The deterministic part of the model captures all the non-random structure in the data

This assumption implies that the mean of the errors, $\boldsymbol{\epsilon}$ , is zero. It applies only over the range of the explanatory variables in the data that we are considering. In the protein example, it is possible that the protein level changes markedly when the baby is born; we would be unwise to predict the protein level at any fetal age greater than the largest we have observed, namely 36 weeks. Similarly, we have no information on protein levels before week 10 of pregnancy so again, in the absence of other information, it would be unwise to make predictions outwith this range.

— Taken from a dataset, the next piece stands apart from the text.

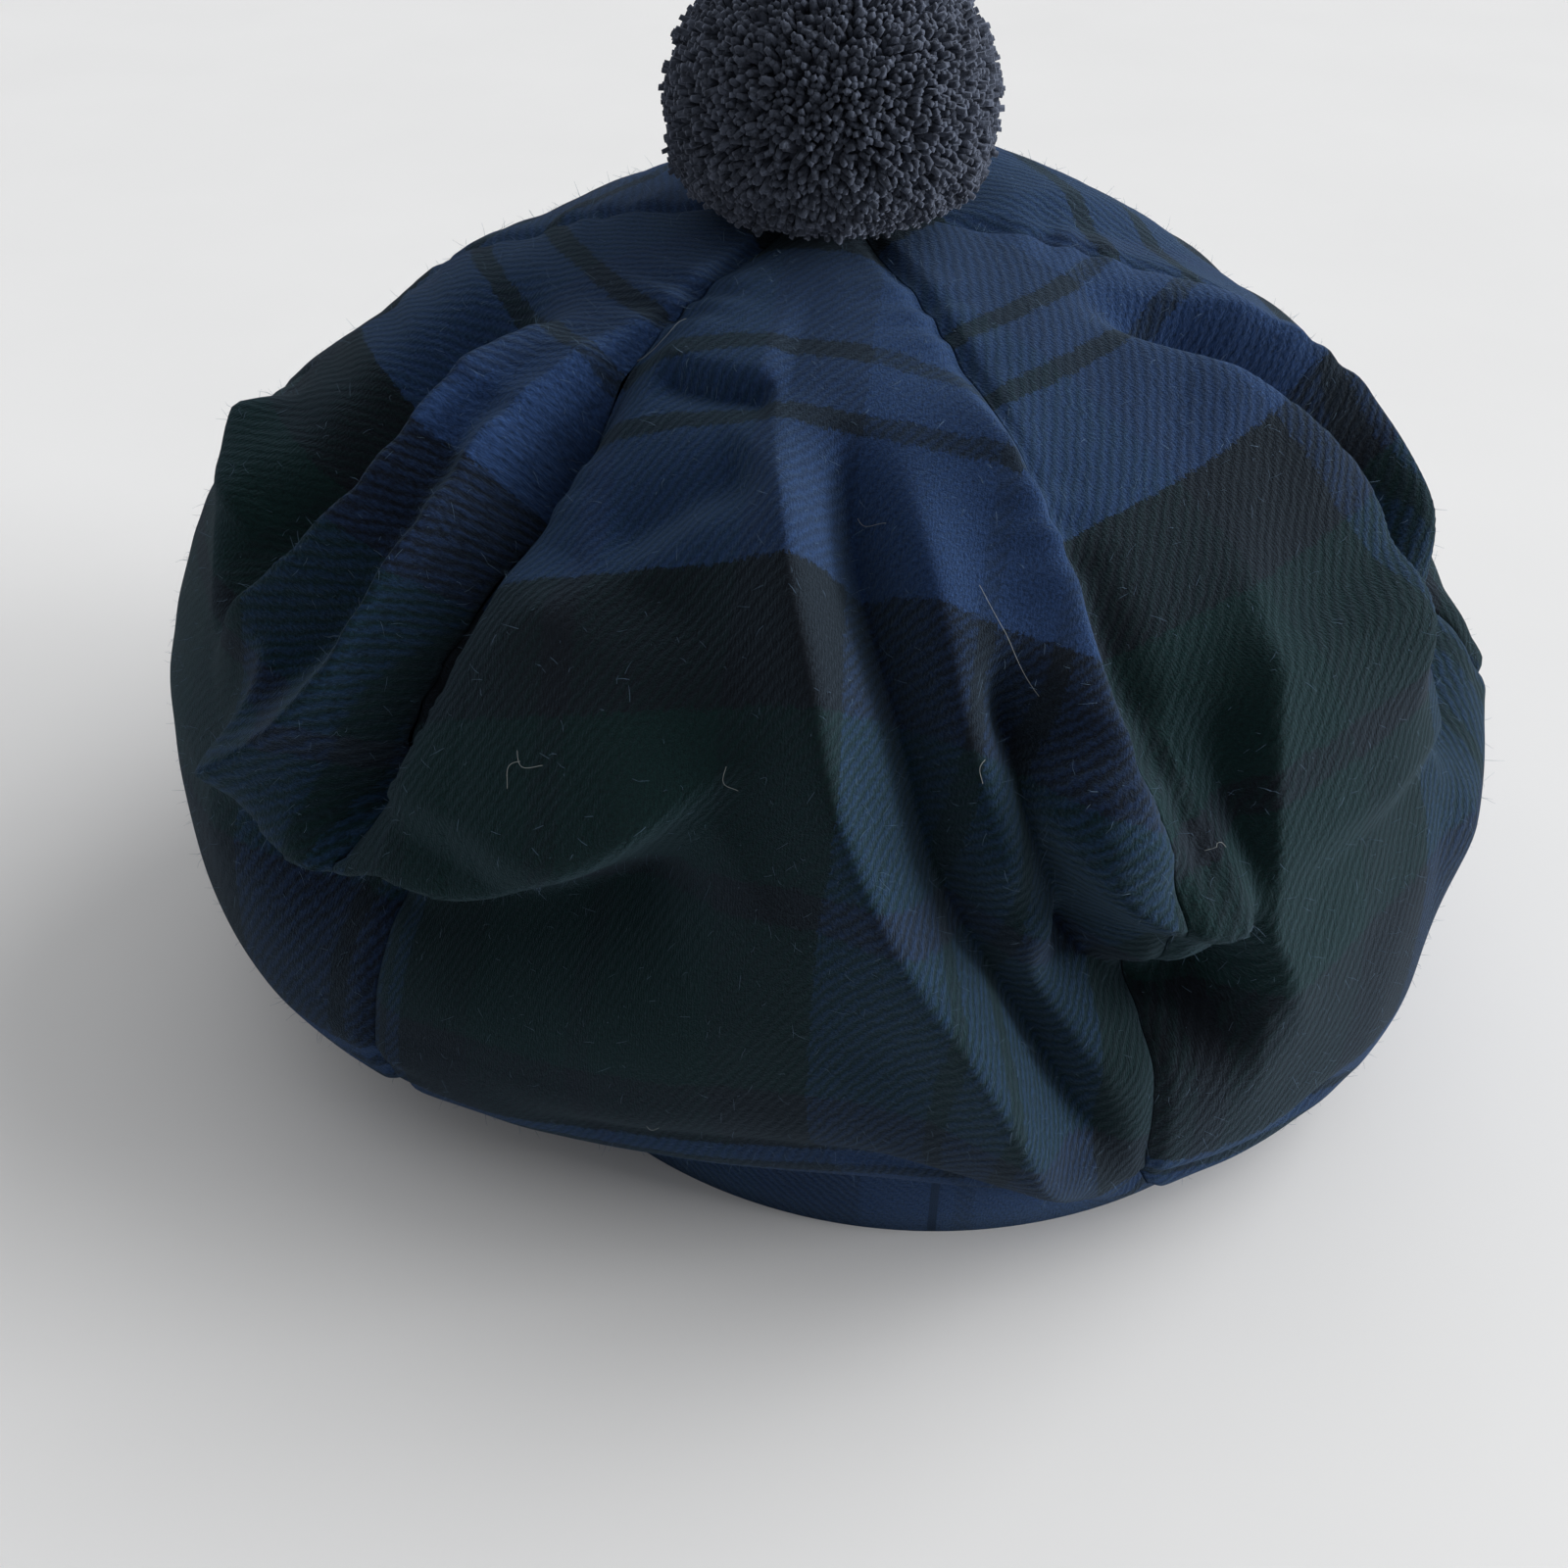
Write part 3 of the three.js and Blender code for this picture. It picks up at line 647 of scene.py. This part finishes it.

The scale of the variability of the errors is constant at all values of the explanatory variables

In our models, we have been summarizing the scale of the scatter of the observations about the deterministic part of the model using $\sigma$ . This assumes the scale to be constant at all points on the regression line, otherwise a single number would not suffice. Let us recall the plot of the protein in pregnancy data overlaid with the fitted regression line. The spread of points about the line is roughly constant for different values of gestation, so the assumption appears to be valid for the protein in pregnancy data.

The errors are independent

Another assumption we have made is implied by the fact that the sum-of-squares function (in our least squares estimation approach) was constructed by adding together the squared deviations of each observation from the deterministic part of the model. This implies the errors are independent.

Broadly speaking, independence means that knowledge of the error attached to one observation does not give us any information about the error attached to another. Very often, this is ensured by the physical nature of the experiment, where observations correspond to a random sample of different people or animals. However, there are situations, particularly where something is being monitored over time, where the error at one point can have a “carry-on”” effect on the error at the next. In the protein example, each observation corresponds to a different woman and so we have quite strong justification for assuming that the observations are independent. If the observations had arisen by taking repeated measurements on the same woman over a variety of times throughout her pregnancy then the assumption of independence would not be justified.

The errors are normally distributed

This will allow us to describe the variation in the model’s parameter estimates, and therefore make inferences about the population from which our sample was taken.

The values of the explanatory variables are recorded without error

This last assumption is not one which we can check by examining the data; instead we have to consider the nature of the experiment. The presence of appreciable error in the explanatory variables can cause a surprising amount of difficulty in fitting and interpreting the model. With the protein data, there is certainly scope for errors in $x$ — since this refers to time into pregnancy; a quantity which has to be calculated from recorded or remembered dates, or by ultrasound measurements. In the present case we shall assume that these dates are known accurately, through careful calculation, ultrasound scans, and following through until eventual birth. However, whenever we consider regression data, it is always wise to consider whether this assumption has been violated.